Anderson’s stance echos that of Intel. This summer, when we asked Jason Waxman — the general manager of high-density computing in Intel’s data center group — about the company’s stance on wimpy nodes, he said that many applications — including those run by Google — are unsuited to the setup, but that others — including basic web serving — work just fine.
In other words, Google’s needs may not be your needs. Even if your applications are similar to Google’s, you may be more willing to rewrite your code. “I’m a researcher,” Anderson says. “I’m completely happy — and actually enjoy — reinventing the software. But there are others who would never ever want to rewrite their software. The question should be: As a company, where do you fit on that spectrum?”
Wimps Get Brawny
At the same time, wimpy nodes are evolving. Although low-power processors such as the Intel Atom and the ARM chips used by Calxeda can’t handle as much memory as “brawny” servers chips from Intel and AMD, newer versions are on the way — and these will shrink the memory gap. Facebook has said it can’t move to ARM chips because of the memory limitations, but it has also indicated it could move to wimpy cores once those limitations are resolved.
As the chips evolve, the rest of the system is evolving around them. Dave Anderson’s array uses flash storage rather than hard disks, and similar research from Steve Swanson — a professor of computer science and engineering at the University of San Diego — has shown wimpy nodes and flash go hand-in-hand. If you move to flash — the same solid-state storage used by smartphones — in place of spinning hard drives, you can use chips with lower clock speeds.
An old fashioned hard drive burns about 10 watts of power even when it’s doing nothing. In order to get the most out of the drive, you need a fast processor. But flash storage doesn’t burn that much power when idle, and that means you can use slower chips. “Adding solid state drives lets you use wimpier cores without giving up as much energy efficiency as you would if you were using a hard drive,” Swanson says. “With a hard drive, you want to use a faster core because it can access the hard drive and then race ahead as quickly as possible for the next access. With a solid state drive, it’s less critical that the processor race ahead to save power while the drive is idle.”
Anderson is also looking at ways to better balance workloads across wimpy node systems — an issue Urs Hölzle alludes to in his paper. “It is a problem,” he says, “but it’s a solvable problem. It just takes research and programmer effort to solve it.” What Hölzle identifies as difficulties, Anderson prefers to think of as research opportunities.

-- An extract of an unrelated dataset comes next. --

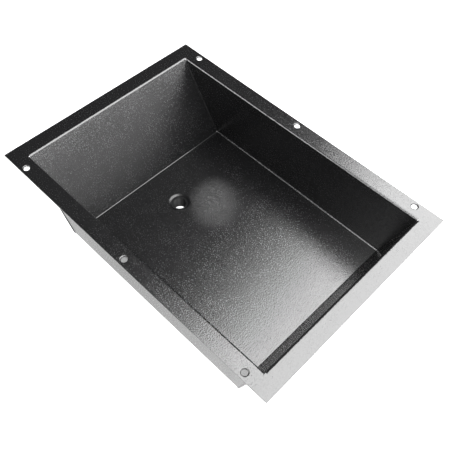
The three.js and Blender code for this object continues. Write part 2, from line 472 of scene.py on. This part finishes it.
# ---- Welds ----
def crescent(phase, across, bow):
    """The height of a bead's stacked crescents, from -0.5 to 0.5, at a place across it (-1 to 1)."""
    return abs(math.sin(math.pi * (phase + bow * across * across))) ** RIPPLE_POWER - 0.5


def seam_ripple(distance, across):
    """The ripples of a seam's bead, whose height drifts along it."""
    drift = sum(share * math.sin(distance / length + phase) for share, length, phase in DRIFT_WAVES)
    return RIPPLE_HEIGHT * (crescent(distance / RIPPLE_PITCH, across, SEAM_BOW) + drift)


def floor_section():
    """The (y, z) points of a floor seam, from one bottom fold to the other."""
    fold_y = WALL_Y - FOLD_INSIDE
    return [Vector((y, FLOOR_TOP)) for y in spaced(-fold_y, fold_y)]


def corner_section():
    """The (y, z) points of a left corner seam: round the bottom fold and up to the top one."""
    centre = (WALL_Y - FOLD_INSIDE, FLOOR_TOP + FOLD_INSIDE)
    fold = arc(centre, FOLD_INSIDE, -math.pi / 2, 0, FOLD_STEPS)
    wall = [Vector((WALL_Y, z)) for z in spaced(centre[1], FLANGE_TOP - FOLD_OUTSIDE)]
    return fold + wall[1:]


def seam_path(end, section):
    """The places along a joint between an end panel and the channel.

    Each is a point on the panel's inner face, the direction of the joint, and the direction that
    leads out of the tray within the panel's plane.
    """
    points = [Vector((end.x_at(z), y, z)) for y, z in section]
    path = []
    for i, point in enumerate(points):
        before = points[max(i - 1, 0)]
        after = points[min(i + 1, len(points) - 1)]
        tangent = (after - before).normalized()
        outward = tangent.cross(end.out) * end.side
        path.append((point, tangent, outward))
    return path


def bead_rings(end, path):
    """A convex bead in the open corner between the panel's edge and the channel's end."""
    rings = []
    distance = 0
    length = sum((b[0] - a[0]).length for a, b in zip(path, path[1:]))
    for i, (point, _, outward) in enumerate(path):
        if i:
            distance += (point - path[i - 1][0]).length
        fade = min(1, BEAD_END + min(distance, length - distance) / (2 * BEAD_RADIUS))
        ring = [point]
        for step in range(BEAD_STEPS + 1):
            across = 2 * step / BEAD_STEPS - 1
            turn = math.pi / 2 * step / BEAD_STEPS
            radius = BEAD_RADIUS + seam_ripple(distance, across) * (1 - across * across)
            radius = SHEET + (radius - SHEET) * fade
            ring.append(point + radius * (math.cos(turn) * end.out + math.sin(turn) * outward))
        rings.append(ring)
    return rings


def fillet_rings(end, path):
    """A small concave fillet on the inside of the same joint."""
    rings = []
    along_x = Vector((-end.side, 0, 0))
    for point, tangent, outward in path:
        on_channel = (along_x - along_x.dot(tangent) * tangent).normalized()
        ring = [point]
        for step in range(FILLET_STEPS + 1):
            t = step / FILLET_STEPS
            ring.append(point + FILLET * (on_channel * t * t - outward * (1 - t) * (1 - t)))
        rings.append(ring)
    return rings


def build_seam_weld(end, name, section, mirror):
    """The bead and fillet along one joint. Mirroring moves a left corner's seam to the right."""
    path = seam_path(end, section)
    bm = bmesh.new()
    for rings in (bead_rings(end, path), fillet_rings(end, path)):
        if mirror:
            rings = [[Vector((p.x, -p.y, p.z)) for p in ring] for ring in rings]
        loft(bm, rings)
    weld = new_object(name + "_bead", bm)
    finish_piece(weld, weld_coat, "weld_coat", name + "_weld")


def build_flange_weld(end, side_name, side):
    """The ground weld in the flange, flush with the panel's flange and the corner square.

    It stops short of the relief slot on the right, and starts at the fold on the left.
    """
    start = RIM_X + (EDGE_GAP if side > 0 else RELIEF_WIDTH)
    near, far = end.side * start, end.side * HALF_LENGTH
    inner, outer = side * WALL_Y, side * (WALL_Y + SHEET + EDGE_GAP)
    loop = [(near, inner), (far, inner), (far, outer), (near, outer)]
    bm = bmesh.new()
    loft(bm, [[(x, y, z) for x, y in loop] for z in (0, FLANGE_TOP)])
    round_outer_edges(bm)
    name = f"{end.name}_{side_name}_flange"
    weld = new_object(name + "_seam", bm)
    finish_piece(weld, panel_coat, "weld_coat", name + "_weld")


def build_coupling_weld():
    """The rippled fillet under the floor, around the coupling."""
    leg = COUPLING_WELD_LEG
    top = FLOOR_TOP - SHEET
    profile = [(COUPLING_RADIUS, top), (COUPLING_RADIUS, top - leg)]
    for i in range(1, BEAD_STEPS):
        t = i / BEAD_STEPS
        bulge = COUPLING_WELD_BULGE * math.sin(math.pi * t)
        profile.append((COUPLING_RADIUS + leg * t + bulge, top - leg * (1 - t) - bulge))
    profile.append((COUPLING_RADIUS + leg, top))
    mean = COUPLING_RADIUS + leg / 2
    ripples = round(2 * math.pi * mean / RIPPLE_PITCH)
    steps = 6 * ROUND_STEPS  # enough of them to draw each ripple

    def radius_at(radius, height, turn):
        t = (radius - COUPLING_RADIUS) / leg
        if t <= 0 or height >= top:
            return radius
        phase = turn * ripples / (2 * math.pi)
        return radius + RIPPLE_HEIGHT * crescent(phase, 2 * t - 1, COUPLING_BOW)

    bm = bmesh.new()
    turned(bm, profile, DRAIN, steps, radius_at)
    weld = new_object("drain_coupling_bead", bm)
    finish_piece(weld, weld_coat, "weld_coat", "drain_coupling_weld")


# ---- Drain coupling ----
def build_coupling():
    """A half coupling whose top face runs through a funnel and a ledge into a threaded bore."""
    pitch = INCH / THREADS_PER_INCH
    funnel_foot = FLOOR_TOP - FUNNEL_DEPTH
    thread_top = FLOOR_TOP - LEDGE_DEPTH
    thread_bottom = COUPLING_BOTTOM + COUPLING_CHAMFER
    rows = round((thread_top - thread_bottom) / pitch * ROWS_PER_THREAD)
    thread = [
        (
            BORE_RADIUS - BORE_TAPER * i / rows,
            thread_top + (thread_bottom - thread_top) * i / rows,
        )
        for i in range(rows + 1)
    ]
    profile = [
        (COUPLING_RADIUS - COUPLING_CHAMFER, COUPLING_BOTTOM),
        (COUPLING_RADIUS, thread_bottom),
        (COUPLING_RADIUS, FLOOR_TOP - COUPLING_EDGE),
        (COUPLING_RADIUS - COUPLING_EDGE, FLOOR_TOP),
        (FUNNEL_RADIUS, funnel_foot),
        (LEDGE_RADIUS, thread_top),
        *thread,
        (BORE_RADIUS - BORE_TAPER + 0.5 * COUPLING_CHAMFER, COUPLING_BOTTOM),
    ]

    def radius_at(radius, height, turn):
        if radius > BORE_RADIUS or not thread_bottom <= height <= thread_top:
            return radius
        phase = (height / pitch + turn / (2 * math.pi)) % 1
        groove = min(1, THREAD_FLANK * (1 - abs(2 * phase - 1)))
        ends = min(height - thread_bottom, thread_top - height)
        return radius + THREAD_DEPTH * groove * min(1, max(0, ends) / pitch)

    def in_bore(place):
        reach = math.hypot(place.x - DRAIN.x, place.y - DRAIN.y)
        return reach < FUNNEL_RADIUS and COUPLING_BOTTOM < place.z < funnel_foot

    bm = bmesh.new()
    turned(bm, profile, DRAIN, ROUND_STEPS, radius_at)
    coupling = new_object("drain_fitting", bm)
    finish_piece(
        coupling,
        coupling_coat,
        "coupling_coat",
        "drain_coupling",
        inside=thread_coat,
        is_inside=in_bore,
    )


# ---- Studio ----
STAGE_Z = -0.45
STAGE_SIZE = 30
STAGE_GREY = 0.42
STAGE_ROUGHNESS = 0.9
SOFTBOX_TWIST = 6  # degrees
SPOT_RADIUS = 2 * MM
AMBIENT = 0.24

# The viewpoint was solved from the proportions of the flange, the rim and the floor.
CAMERA_PLACE = (0.37187, -0.38527, 0.66768)
CAMERA_ANGLES = (35.252, -1.376, 44.642)  # degrees
CAMERA_LENS = 49.13
CAMERA_SENSOR = 36


def build_stage():
    bm = bmesh.new()
    bmesh.ops.create_grid(bm, x_segments=1, y_segments=1, size=STAGE_SIZE / 2)
    stage = new_object("studio_floor", bm)
    stage.location.z = STAGE_Z
    material = bpy.data.materials.new("studio_floor")
    material.use_nodes = True
    shader = material.node_tree.nodes["Principled BSDF"]
    socket(shader, "Base Color", (STAGE_GREY, STAGE_GREY, STAGE_GREY, 1))
    socket(shader, "Roughness", STAGE_ROUGHNESS)
    stage.data.materials.append(material)


def add_light(data, place, target):
    """Puts a light in the scene, aimed at a target."""
    light = bpy.data.objects.new(data.name, data)
    light.location = place
    light.rotation_euler = (Vector(target) - Vector(place)).to_track_quat("-Z", "Y").to_euler()
    bpy.context.scene.collection.objects.link(light)
    return light


def area_light(name, place, target, size, radiance):
    """A soft light of the given radiance, where 1 is the white of the picture."""
    data = bpy.data.lights.new(name, "AREA")
    data.shape = "RECTANGLE"
    data.size = size[0]
    data.size_y = size[1]
    data.energy = radiance * math.pi * size[0] * size[1]
    return add_light(data, place, target)


def spot_light(name, place, target, degrees, power):
    """A narrow beam that draws a round patch of light."""
    data = bpy.data.lights.new(name, "SPOT")
    data.energy = power
    data.spot_size = math.radians(degrees)
    data.spot_blend = 1
    data.shadow_soft_size = SPOT_RADIUS
    return add_light(data, place, target)


def build_lights():
    softbox = area_light(
        "softbox", place=(0.91, 0.5, 1.2), target=(0.91, 0.5, 0), size=(2.4, 3.2), radiance=16
    )
    softbox.rotation_euler.z += math.radians(SOFTBOX_TWIST)
    area_light(
        "side_panel", place=(3.2, 0.6, 1.0), target=(0, 0, 0.2), size=(6.0, 2.8), radiance=1.5
    )
    area_light(
        "front_panel", place=(-1.2, -2.0, 0.78), target=(0, 0.15, 0), size=(2.8, 1.25), radiance=12
    )
    spot_light(
        "small_spot",
        place=(-0.70, 0.68, 1.1),
        target=(-0.045, 0.04, FLOOR_TOP),
        degrees=3.5,
        power=3.9,
    )
    world = bpy.data.worlds.new("studio")
    world.use_nodes = True
    background = world.node_tree.nodes["Background"]
    socket(background, "Color", (1, 1, 1, 1))
    socket(background, "Strength", AMBIENT)
    bpy.context.scene.world = world


def build_camera():
    data = bpy.data.cameras.new("camera")
    data.lens = CAMERA_LENS
    data.sensor_width = CAMERA_SENSOR
    camera = bpy.data.objects.new("camera", data)
    camera.location = CAMERA_PLACE
    camera.rotation_euler = [math.radians(angle) for angle in CAMERA_ANGLES]
    bpy.context.scene.collection.objects.link(camera)
    bpy.context.scene.camera = camera


build_camera()
build_channel()
for end in ENDS:
    build_end_panel(end)
    build_seam_weld(end, f"{end.name}_floor", floor_section(), mirror=False)
    for side_name, side in SIDES:
        corner_name = f"{end.name}_{side_name}_corner"
        build_seam_weld(end, corner_name, corner_section(), mirror=side < 0)
        build_flange_weld(end, side_name, side)
build_coupling()
build_coupling_weld()
build_stage()
build_lights()
bpy.context.scene.view_settings.view_transform = "Standard"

This includes software rewrites. In the short term, many companies — including Google — will frown on the idea. But in the long term, this changes. Since Hölzle published his paper, Google has resolved to rewrite its backend software — which is now being stretched into its second decade — and the new platform may very well move closer to the wimpy end of the spectrum.
Dave Anderson isn’t just looking at how wimpy core systems can be used today. He’s looking at how they can be used tomorrow. “If you came to me and you said: ‘Hey, Dave, how should I build my data center?’, I would not tell you to go and use the wimpiest cores you could find. That’s how I built mine, but I’m trying to push the limit and understand how to make these things practical.”